* Exercise instructions:
Give back, exactly as it appears, the run of lines opening with the one containing "The three.js and" and closing with the one containing "in heights], centre)". Nothing outside that run should appear.

>> Begin Records shown

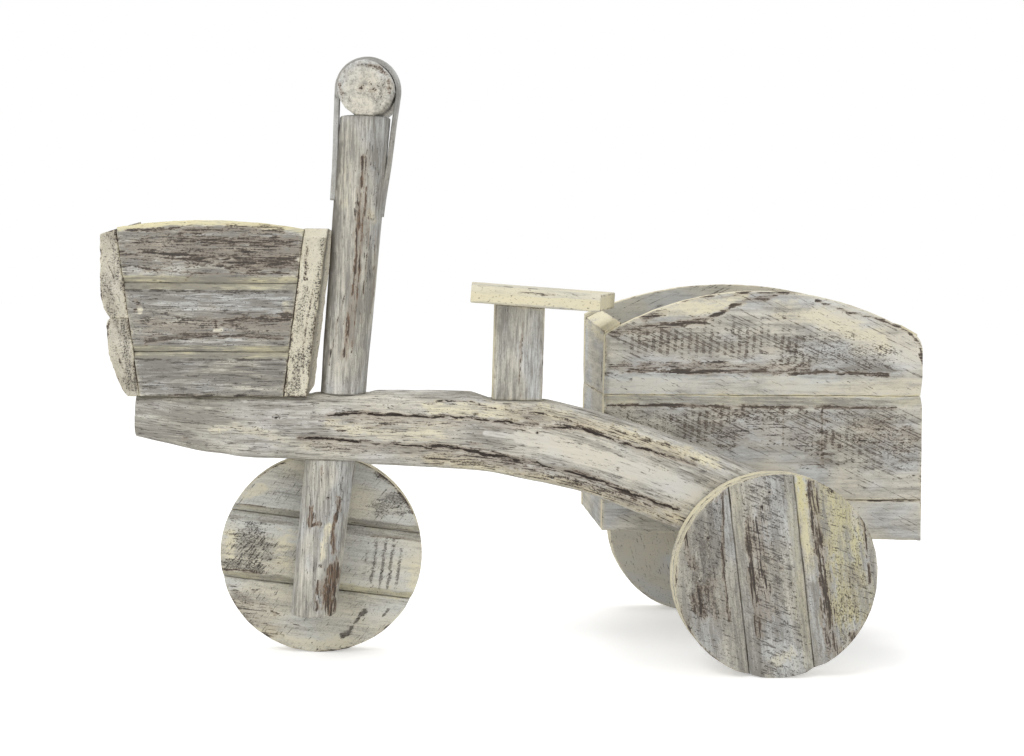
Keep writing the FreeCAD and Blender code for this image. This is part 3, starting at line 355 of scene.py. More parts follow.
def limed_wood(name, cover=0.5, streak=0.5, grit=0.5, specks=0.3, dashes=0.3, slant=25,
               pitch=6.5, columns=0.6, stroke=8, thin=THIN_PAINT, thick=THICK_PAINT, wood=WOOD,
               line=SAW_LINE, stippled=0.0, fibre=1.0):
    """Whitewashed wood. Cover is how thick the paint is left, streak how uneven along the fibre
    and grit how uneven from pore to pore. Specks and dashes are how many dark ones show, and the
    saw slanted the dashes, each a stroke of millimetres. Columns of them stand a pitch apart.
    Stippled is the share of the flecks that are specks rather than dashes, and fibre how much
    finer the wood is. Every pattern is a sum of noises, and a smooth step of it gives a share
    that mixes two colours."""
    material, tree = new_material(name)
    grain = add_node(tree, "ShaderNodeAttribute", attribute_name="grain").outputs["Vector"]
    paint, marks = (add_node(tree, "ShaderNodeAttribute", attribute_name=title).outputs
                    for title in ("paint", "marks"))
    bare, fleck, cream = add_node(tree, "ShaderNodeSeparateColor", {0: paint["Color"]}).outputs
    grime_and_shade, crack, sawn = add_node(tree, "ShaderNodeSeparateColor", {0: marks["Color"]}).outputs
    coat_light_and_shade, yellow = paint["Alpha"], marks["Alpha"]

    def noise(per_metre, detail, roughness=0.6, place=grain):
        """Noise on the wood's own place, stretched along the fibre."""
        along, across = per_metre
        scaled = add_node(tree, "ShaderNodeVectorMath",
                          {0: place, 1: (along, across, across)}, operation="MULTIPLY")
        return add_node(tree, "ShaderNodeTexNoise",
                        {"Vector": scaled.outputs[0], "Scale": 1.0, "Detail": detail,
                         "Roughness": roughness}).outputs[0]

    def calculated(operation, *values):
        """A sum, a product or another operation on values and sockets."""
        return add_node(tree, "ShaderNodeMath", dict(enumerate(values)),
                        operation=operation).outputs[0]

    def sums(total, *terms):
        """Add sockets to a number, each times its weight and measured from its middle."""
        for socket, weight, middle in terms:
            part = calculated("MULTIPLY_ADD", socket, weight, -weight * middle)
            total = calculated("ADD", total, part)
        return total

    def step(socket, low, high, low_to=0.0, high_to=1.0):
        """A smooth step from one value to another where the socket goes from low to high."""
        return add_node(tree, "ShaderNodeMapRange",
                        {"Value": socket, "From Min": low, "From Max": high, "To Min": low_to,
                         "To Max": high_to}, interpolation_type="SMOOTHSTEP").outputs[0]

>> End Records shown
>> Begin Records shown

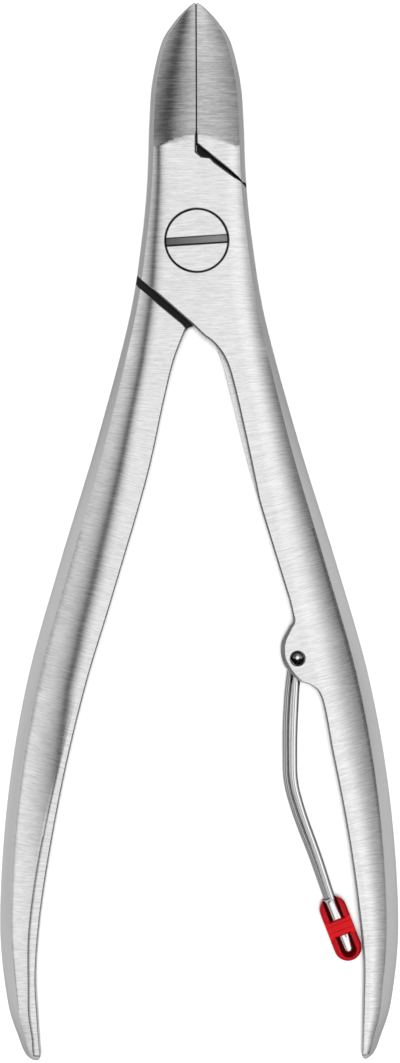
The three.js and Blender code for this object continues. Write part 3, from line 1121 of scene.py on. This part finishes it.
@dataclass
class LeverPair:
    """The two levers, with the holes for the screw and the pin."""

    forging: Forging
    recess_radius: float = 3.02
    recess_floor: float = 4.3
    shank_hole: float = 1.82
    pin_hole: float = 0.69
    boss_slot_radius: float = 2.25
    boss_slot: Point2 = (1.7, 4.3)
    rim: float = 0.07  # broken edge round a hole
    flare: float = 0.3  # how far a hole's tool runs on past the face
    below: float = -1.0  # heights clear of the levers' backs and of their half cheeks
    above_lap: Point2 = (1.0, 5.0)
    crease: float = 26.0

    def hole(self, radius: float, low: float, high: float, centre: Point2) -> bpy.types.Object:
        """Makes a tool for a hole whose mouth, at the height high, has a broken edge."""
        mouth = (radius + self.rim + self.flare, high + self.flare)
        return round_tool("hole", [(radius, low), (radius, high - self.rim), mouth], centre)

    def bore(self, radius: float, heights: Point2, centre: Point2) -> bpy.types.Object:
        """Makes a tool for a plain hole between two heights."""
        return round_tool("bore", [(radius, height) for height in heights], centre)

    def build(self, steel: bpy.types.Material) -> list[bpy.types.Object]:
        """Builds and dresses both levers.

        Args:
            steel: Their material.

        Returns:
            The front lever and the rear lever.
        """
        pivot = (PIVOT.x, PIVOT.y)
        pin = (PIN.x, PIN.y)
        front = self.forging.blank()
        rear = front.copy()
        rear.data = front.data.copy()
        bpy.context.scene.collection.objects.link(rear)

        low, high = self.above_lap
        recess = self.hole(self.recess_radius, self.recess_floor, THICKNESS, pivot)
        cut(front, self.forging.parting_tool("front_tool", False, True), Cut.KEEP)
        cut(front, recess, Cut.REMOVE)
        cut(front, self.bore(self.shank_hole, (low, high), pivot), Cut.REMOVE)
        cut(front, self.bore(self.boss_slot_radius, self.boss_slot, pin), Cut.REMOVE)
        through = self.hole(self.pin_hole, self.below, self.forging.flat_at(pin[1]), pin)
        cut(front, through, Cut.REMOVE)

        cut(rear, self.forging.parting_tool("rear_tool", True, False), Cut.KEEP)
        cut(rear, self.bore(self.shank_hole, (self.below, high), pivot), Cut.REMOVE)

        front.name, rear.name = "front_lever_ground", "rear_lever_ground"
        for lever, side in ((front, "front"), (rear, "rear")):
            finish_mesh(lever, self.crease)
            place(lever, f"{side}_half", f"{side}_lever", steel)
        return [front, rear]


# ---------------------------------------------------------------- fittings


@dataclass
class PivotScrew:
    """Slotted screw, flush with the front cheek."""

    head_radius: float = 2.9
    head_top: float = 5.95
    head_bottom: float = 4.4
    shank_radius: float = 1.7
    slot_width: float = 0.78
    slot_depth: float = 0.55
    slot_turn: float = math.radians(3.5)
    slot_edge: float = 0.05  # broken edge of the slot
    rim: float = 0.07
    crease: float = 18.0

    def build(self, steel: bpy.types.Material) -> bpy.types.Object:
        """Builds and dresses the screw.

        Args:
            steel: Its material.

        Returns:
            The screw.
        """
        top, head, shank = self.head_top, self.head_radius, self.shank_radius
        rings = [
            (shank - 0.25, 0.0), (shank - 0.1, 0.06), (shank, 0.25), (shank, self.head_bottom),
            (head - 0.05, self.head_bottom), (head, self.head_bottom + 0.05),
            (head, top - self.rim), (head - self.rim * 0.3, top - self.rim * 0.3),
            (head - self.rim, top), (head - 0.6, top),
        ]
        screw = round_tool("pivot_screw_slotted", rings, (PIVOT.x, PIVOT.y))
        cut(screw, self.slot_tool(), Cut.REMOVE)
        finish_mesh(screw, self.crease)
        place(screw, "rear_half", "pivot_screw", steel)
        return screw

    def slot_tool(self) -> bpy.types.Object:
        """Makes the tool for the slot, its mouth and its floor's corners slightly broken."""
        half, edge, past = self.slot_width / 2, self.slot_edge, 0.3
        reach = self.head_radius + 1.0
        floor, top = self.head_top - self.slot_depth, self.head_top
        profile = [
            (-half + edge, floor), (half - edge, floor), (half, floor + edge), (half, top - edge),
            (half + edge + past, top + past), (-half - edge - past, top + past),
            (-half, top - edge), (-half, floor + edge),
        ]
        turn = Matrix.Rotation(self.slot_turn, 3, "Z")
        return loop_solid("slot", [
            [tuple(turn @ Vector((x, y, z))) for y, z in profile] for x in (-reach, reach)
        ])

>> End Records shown
>> Begin Records shown

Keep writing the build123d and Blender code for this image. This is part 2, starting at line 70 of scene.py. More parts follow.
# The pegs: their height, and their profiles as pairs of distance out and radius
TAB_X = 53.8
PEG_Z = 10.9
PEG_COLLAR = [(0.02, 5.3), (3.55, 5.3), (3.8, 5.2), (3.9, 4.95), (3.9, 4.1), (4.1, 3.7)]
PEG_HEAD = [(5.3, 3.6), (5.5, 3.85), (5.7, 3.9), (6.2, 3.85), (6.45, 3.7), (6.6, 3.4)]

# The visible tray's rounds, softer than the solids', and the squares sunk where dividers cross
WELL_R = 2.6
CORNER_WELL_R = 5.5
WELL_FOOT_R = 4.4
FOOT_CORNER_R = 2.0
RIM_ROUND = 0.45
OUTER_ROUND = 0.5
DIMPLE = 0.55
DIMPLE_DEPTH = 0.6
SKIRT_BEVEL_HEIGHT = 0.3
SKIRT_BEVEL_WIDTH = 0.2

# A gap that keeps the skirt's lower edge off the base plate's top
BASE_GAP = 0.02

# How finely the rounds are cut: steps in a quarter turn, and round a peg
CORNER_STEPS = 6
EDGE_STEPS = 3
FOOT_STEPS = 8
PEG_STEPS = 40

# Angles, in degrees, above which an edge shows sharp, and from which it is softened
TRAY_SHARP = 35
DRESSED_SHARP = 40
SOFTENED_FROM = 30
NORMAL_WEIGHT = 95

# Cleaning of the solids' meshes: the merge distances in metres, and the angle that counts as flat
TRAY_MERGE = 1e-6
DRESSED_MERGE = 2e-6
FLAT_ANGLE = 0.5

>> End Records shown

* Response to this exercise:
The three.js and Blender code for this object continues. Write part 3, from line 1121 of scene.py on. This part finishes it.
@dataclass
class LeverPair:
    """The two levers, with the holes for the screw and the pin."""

    forging: Forging
    recess_radius: float = 3.02
    recess_floor: float = 4.3
    shank_hole: float = 1.82
    pin_hole: float = 0.69
    boss_slot_radius: float = 2.25
    boss_slot: Point2 = (1.7, 4.3)
    rim: float = 0.07  # broken edge round a hole
    flare: float = 0.3  # how far a hole's tool runs on past the face
    below: float = -1.0  # heights clear of the levers' backs and of their half cheeks
    above_lap: Point2 = (1.0, 5.0)
    crease: float = 26.0

    def hole(self, radius: float, low: float, high: float, centre: Point2) -> bpy.types.Object:
        """Makes a tool for a hole whose mouth, at the height high, has a broken edge."""
        mouth = (radius + self.rim + self.flare, high + self.flare)
        return round_tool("hole", [(radius, low), (radius, high - self.rim), mouth], centre)

    def bore(self, radius: float, heights: Point2, centre: Point2) -> bpy.types.Object:
        """Makes a tool for a plain hole between two heights."""
        return round_tool("bore", [(radius, height) for height in heights], centre)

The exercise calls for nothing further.